Raissa disappears into the kitchen--Golda is playing her hand while she prepares lunch--and the four women resume their game. Conversation is minimal. The 136 yellow plastic tiles of the centuries-old Chinese game are stacked, sorted, claimed and discarded as they mutter to themselves and each other in Russian. They follow the strict Chinese rules they learned as children, 60 or 70 years ago.

"The first 50 years, it's hard to understand," laughs Goldie, who began playing as a young wife in Shanghai.

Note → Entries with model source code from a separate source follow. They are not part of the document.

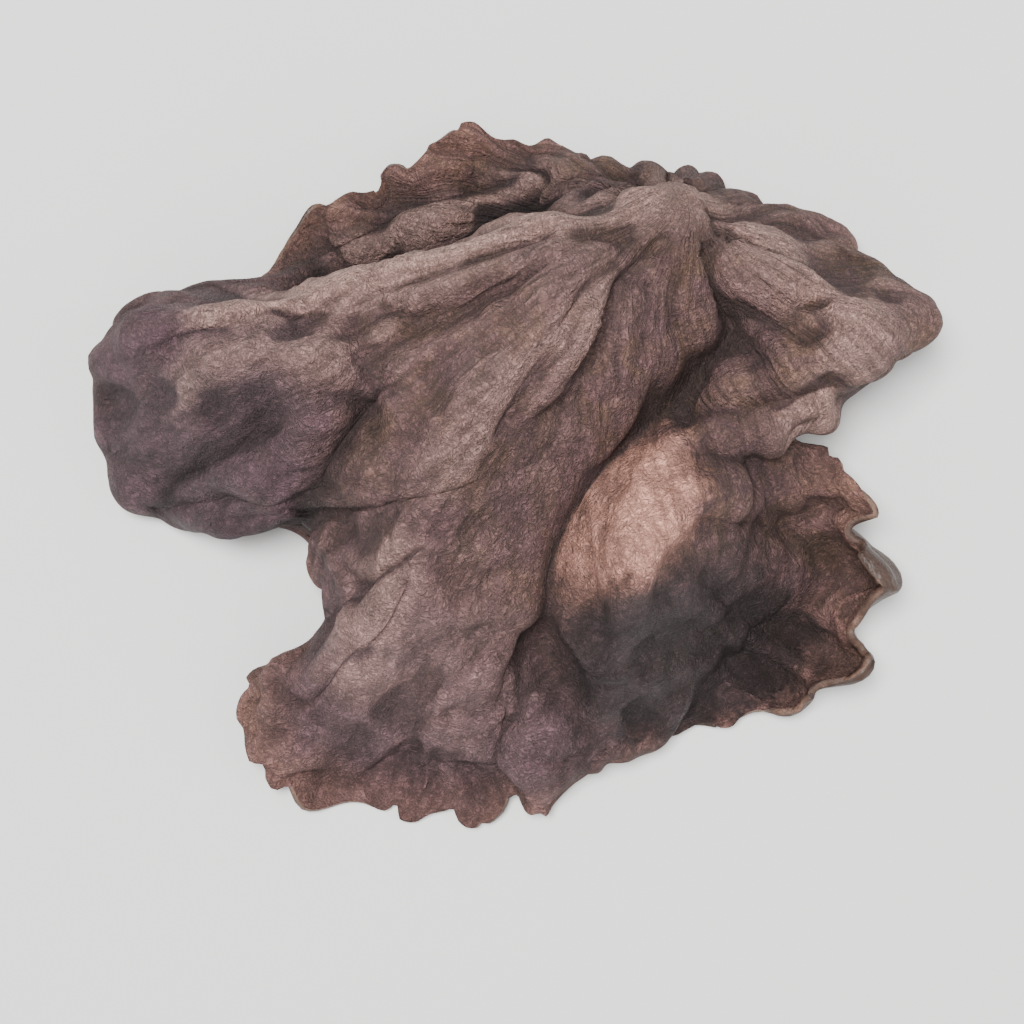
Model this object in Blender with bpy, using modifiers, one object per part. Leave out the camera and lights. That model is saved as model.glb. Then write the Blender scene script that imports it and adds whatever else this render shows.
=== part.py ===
"""A dried wood ear mushroom: one thin, leathery fruit body that crumpled while it dried.

It lies on its rim like a dented cup turned over, with the brown felted face up. +X runs along its
length, +Y towards the foot, which is at the top edge of the cup, and +Z up. Shapes are worked out
in millimetres and written in metres.
"""

import math

import bmesh
import bpy
import numpy as np
from mathutils import Vector, noise
from mathutils.bvhtree import BVHTree

MILLIMETRE = 0.001

# Size of the dried ear
LENGTH = 48.0
WIDTH = 41.0
HEIGHT = 16.0
CROWN = 12.5  # height of the sheet in the middle, before the folds
SHEET = 0.95  # thickness of the dried flesh
FOOT = (7.6, 15.2)  # where it was joined to the wood, seen from above
FOOT_RADIUS = 2.2
FOOT_RISE = 2.8  # how far the foot stands out

# Where it bears on the floor, seen from above, with the lowest part of the rim pressed flatter
BEARINGS = {
    "left lobe": (-20.0, 0.0),
    "lower lobe": (-6.0, -17.0),
    "dark lobe": (14.0, -10.0),
    "beside the foot": (14.0, 15.4),
    "flap": (-7.0, 15.6),
}
BEARING_REACH = 5.0  # how far round each of these places its lowest point may be
BEARING_SPREAD = 7.0  # how far round it the sheet bends to bring that point to the floor
LEVEL_ROUNDS = 6
SETTLE_ROUNDS = 3
PRESSED_BELOW = 1.9  # under this height the rim is pressed to this share of its depth
PRESSED_TO = 0.2
WORN_FLAT = 0.4  # depth of the flat places

# Fineness of the sheet
CELLS = 48  # along each side of its square grid
RIM_SHARE = 0.72  # share of the rings that lie inside the rim line
RIM_SAMPLES = 720
RIM_SMOOTHING = (12, 14)  # samples over which the directions along and out of the rim even out
FOLD_SAMPLES = 28  # points along each fold
CURL_STEPS = 20  # steps of the curl from the rim line to the free edge
UNTANGLE_ROUNDS = 40
SMOOTHING_PASSES = 3

# Around the rim line, anticlockwise from the right: place x and y, height of the rim line, width of
# the margin beyond it, how far that margin turns under in degrees (over if negative), and how full
# the cup is there: 2 is a round slope, 8 a steep wall.
RIM = {
    "notch under the shoulder": (12.6, 1.4, 6.5, 4.0, 40, 2.4),
    "shoulder, lower side": (17.4, 5.4, 6.6, 6.5, 150, 2.6),
    "shoulder tip": (20.0, 9.8, 5.0, 6.5, 175, 2.8),
    "shoulder, upper side": (16.8, 13.8, 3.5, 4.5, 110, 3.6),
    "beside the foot": (12.4, 16.4, 2.8, 4.5, 90, 4.4),
    "behind the foot": (6.4, 18.2, 2.2, 4.0, 30, 5.4),
    "flap, inner end": (0.4, 17.8, 3.0, 4.0, 30, 3.4),
    "flap crest": (-4.6, 16.2, 2.6, 4.2, -20, 2.6),
    "flap corner": (-9.6, 13.6, 2.6, 3.0, -10, 2.2),
    "nick beside the left lobe": (-13.0, 11.2, 3.8, 2.0, 10, 2.4),
    "left lobe, upper corner": (-18.6, 10.4, 3.8, 4.2, 100, 3.0),
    "left lobe, outer side": (-21.6, 5.6, 3.6, 7.0, 200, 2.8),
    "left lobe, lower corner": (-20.4, -0.8, 3.4, 7.0, 190, 2.6),
    "left lobe, lower side": (-15.0, -3.6, 4.6, 4.5, 90, 2.4),
    "cleft": (-10.4, -3.6, 4.8, 2.5, 20, 2.2),
    "lower lobe, neck": (-9.4, -9.6, 4.8, 4.5, 80, 2.4),
    "lower lobe, left corner": (-10.8, -15.0, 2.6, 5.5, -10, 2.2),
    "lower lobe, left of the end": (-5.4, -18.0, 2.0, 5.0, -50, 2.2),
    "lower lobe, right of the end": (2.0, -17.8, 2.2, 5.0, 20, 2.2),
    "lower lobe, right corner": (7.4, -16.2, 3.0, 4.5, 60, 2.4),
    "nick beside the dark lobe": (9.6, -13.6, 3.6, 4.0, -30, 2.4),
    "dark lobe, lower side": (11.8, -11.4, 3.0, 8.5, -150, 2.6),
    "dark lobe, outer side": (13.0, -7.2, 3.2, 9.5, -185, 2.6),
    "dark lobe, upper side": (12.8, -2.6, 4.8, 7.0, -110, 2.6),
}

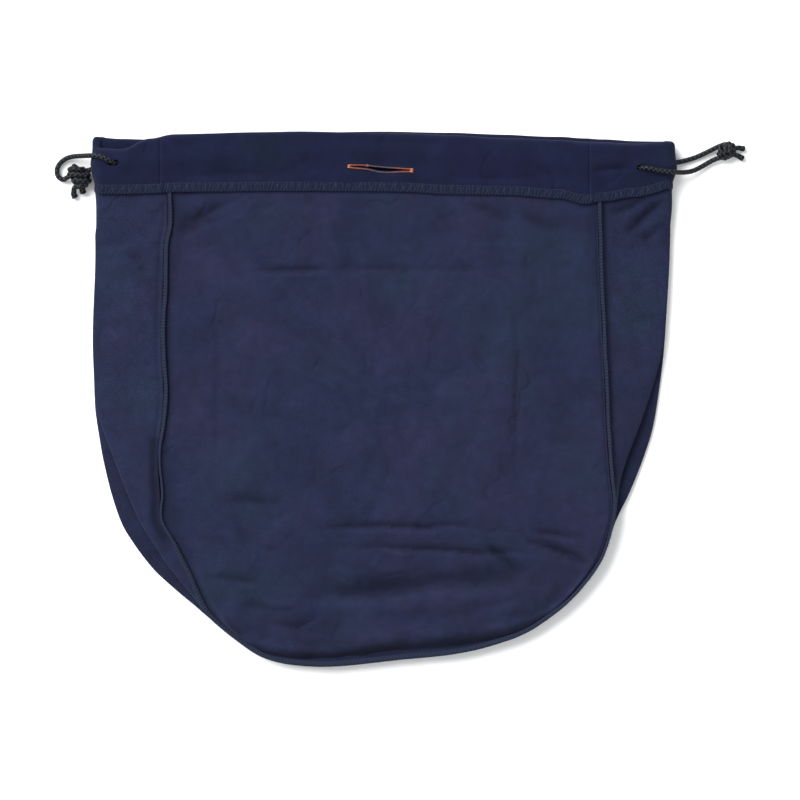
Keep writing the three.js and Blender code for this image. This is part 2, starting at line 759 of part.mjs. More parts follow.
// Hidden stretches inside the casing
function heldRoute(run, level) {
  return run.map(casingPlace).map(({ x, y }) => [x, y, level(x)]);
}

const frontHeld = heldRoute(frontRun, (x) => faceHeight(x) - cordDepth);
const backHeld = heldRoute(backRun, () => cordDepth);
addMesh("drawcord_front", tube(frontHeld, heldCordSteps.front), braidedCord);
addMesh("drawcord_back", tube(backHeld, heldCordSteps.back), braidedCord);

// Knots: the two ends wound round each other, with their tails
function addKnot(name, place, tails) {
  const core = new THREE.SphereGeometry(knotRadius, knotFacets.round, knotFacets.rings);
  core.scale(...knotShape);
  core.translate(...place);
  let solid = solidFrom(core);
  for (const tail of tails) solid = solid.add(solidFrom(tube(tail, tailSteps)));
  addMesh(name, geometryFrom(solid), braidedCord);
}

addKnot("knot_left", knotPlaces.left, [cordRoutes.left_tail, cordRoutes.left_short_tail]);
addKnot("knot_right", knotPlaces.right, [cordRoutes.right_tail, cordRoutes.right_short_tail]);

export default group;
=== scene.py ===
import math

import bmesh
import bpy
import numpy as np
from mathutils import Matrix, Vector, noise


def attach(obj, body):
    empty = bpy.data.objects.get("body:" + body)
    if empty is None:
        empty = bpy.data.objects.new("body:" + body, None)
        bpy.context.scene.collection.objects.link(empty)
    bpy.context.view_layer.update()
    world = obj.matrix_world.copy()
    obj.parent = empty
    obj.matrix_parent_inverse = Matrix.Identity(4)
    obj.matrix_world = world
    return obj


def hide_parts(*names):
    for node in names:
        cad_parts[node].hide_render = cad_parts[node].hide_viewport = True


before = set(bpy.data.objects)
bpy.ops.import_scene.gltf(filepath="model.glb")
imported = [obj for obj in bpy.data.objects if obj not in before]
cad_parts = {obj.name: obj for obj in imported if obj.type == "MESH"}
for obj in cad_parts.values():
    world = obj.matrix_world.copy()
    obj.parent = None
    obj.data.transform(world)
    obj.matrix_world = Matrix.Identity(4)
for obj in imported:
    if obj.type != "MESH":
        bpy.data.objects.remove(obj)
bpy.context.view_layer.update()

bl_info = {
    "name": "Helmet bag",
    "version": (1, 0, 0),
    "blender": (4, 5, 0),
    "location": "3D View > Sidebar > Helmet Bag",
    "description": "Makes a cotton drawstring bag for a motorcycle helmet, lying flat on its back",
    "category": "Object",
}

# Metres: X runs across the bag, Y points to its mouth, and Z is up from the surface that it lies on.
MM = 0.001

# The stage: the floor's height and half its side, and the camera's place, lens and sensor.
FLOOR_LEVEL, FLOOR_REACH = -0.0006, 4.0
CAMERA_PLACE, CAMERA_LENS, CAMERA_SENSOR = (0.0132, -0.0008, 5.01), 281.25, 36.0
# Lights: name, where from, spread in degrees and strength.
LIGHTS = [("window", (-2.2, 2.0, 2.7), 46, 5.3), ("bounce", (2.2, -1.4, 2.4), 60, 0.3)]
ROOM_COLOUR, ROOM_STRENGTH = (0.95, 0.97, 1.0, 1.0), 0.8

# Grid lines across and along each cloth, stations along a seam's ridge, and steps along a cord.
FRONT_GRID, BACK_GRID, GUSSET_LINES, RIDGE_LINES, CORD_STEP = (196, 208), (110, 116), 460, 620, 0.5 * MM

# Seams from the left end of the mouth round the bottom to its right end.
# across: share of half the panel's width. up: share of the panel's length over the bottom seam.
# front, back: reach of the gusset's two outer folds past the seams, as shares of half its width.
SEAM_ROWS = [
    (-1.0, 1.0, 1.0, 1.0),
    (-0.996, 0.93, 1.007, 1.007),
    (-1.012, 0.89, 0.962, 0.962),
    (-1.017, 0.82, 0.957, 0.957),
    (-1.026, 0.685, 0.961, 0.961),
    (-1.016, 0.557, 0.971, 0.971),
    (-1.042, 0.436, 0.626, 0.783),
    (-1.033, 0.357, 0.444, 0.68),
    (-1.03, 0.304, 0.263, 0.52),
    (-0.96, 0.243, 0.246, 0.46),
    (-0.909, 0.197, 0.178, 0.35),
    (-0.858, 0.146, 0.072, 0.168),
    (-0.807, 0.106, 0, 0.044),
    (-0.679, 0.055, 0, 0),
    (-0.54, 0.016, 0, 0),
    (-0.305, 0, 0, 0),
    (0.086, 0.015, 0, 0),
    (0.335, 0.027, 0, 0),
    (0.5, 0.044, 0, 0),
    (0.665, 0.073, 0, 0),
    (0.828, 0.125, 0, 0),
    (0.993, 0.216, 0, 0),
    (1.058, 0.296, 0, 0.034),
    (1.072, 0.34, 0.041, 0.14),
    (1.058, 0.403, 0.188, 0.39),
    (1.044, 0.489, 0.441, 0.62),
    (1.03, 0.649, 0.79, 0.81),
    (1.012, 0.822, 0.935, 0.935),
    (1.0, 1.0, 1.0, 1.0),
]

# Edges of the casing: share of half the bag's width, then drops as shares of the casing's height.
CASING_COLUMNS = ("across", "front_top", "back_top", "front_hem")
CASING_ROWS = [
    (-1.0, 0.29, 0.09, 0.09),
    (-0.9, 0.31, 0.12, 0.09),
    (-0.8, 0.12, 0.13, 0.08),
    (-0.72, 0.05, 0.04, 0.055),
    (-0.3, 0.01, 0, 0.042),
    (0.05, 0.035, 0, 0.052),
    (0.23, 0.075, 0.02, 0.1),
    (0.42, 0.12, 0.05, 0.115),
    (0.6, 0.16, 0.09, 0.17),
    (0.69, 0.19, 0.12, 0.265),
    (0.75, 0.2, 0.14, 0.22),
    (0.86, 0.22, 0.17, 0.14),
    (1.0, 0.17, 0.17, 0),
]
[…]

"Poong," Clara says, rearranging her hand and reaching for a tile that completes a set of three. After each hand, scores are added, chips traded. "We usually win or lose $4 to $7 a day," Irene says, though the intensity of the table scarcely reflects the small stakes. "Poong!" they cry, as they collect their tiles.

The game stops for lunch.

"Raissa's the master chef," says Irene. The others nod in agreement. "It's all homemade," Golda says, passing platters of chicken cutlets, homemade lox, marinated mushrooms, radishes, avocados (a California touch), sliced melons, cherries, peaches, mandelbrot and chocolate-laced halavah--the Russian food Raisa learned to prepare in China. The women--gray hair neatly coiffed, dressed casually in blouses and slacks--eat and discuss shopping and schedules. It is difficult to conjure their distant days in Harbin, when, as the daughters of prospering Russian immigrants in a booming Chinese railroad town, they took up mah-jongg. Raissa, at 81 the oldest of the group, fills in the blanks. "In Harbin, the women didn't work. Everyone had help: a cook, an amah to do the laundry, a baby amah for the children, 'boys' who helped with everything; they polished the silver. There was so much silver: real sterling, silver trays, silver platters, silver ashtrays. Life was very easy. We lived like millionaires." It didn't last. The Japanese occupied Manchuria in 1931, followed by Chinese civil strife and the Second World War. Turmoil replaced ease and opulence. After the war, the women began arriving in America. They raised families, found jobs as salesgirls, bookkeepers, seamstresses, and still found time for mah-jongg. "Since we've been here there's always been some kind of game," Raissa says. "But we used to work and were busy with our families. We played at night--sometimes until 3 in the morning. Then I'd drive home and go to work the next day. I was young then," she adds. The tiles are no longer bamboo and ivory, but the hours of fast-paced play on a warm summer afternoon almost evoke long-ago Harbin. Finally the game winds down. There are murmurs in Russian about the inadequacies of their final hands.

"There's always a next time," says Goldie, tallying points.

"Absolutely," says Irene.

Reaching over to collect the tiles, Raissa declares: "There's always another time."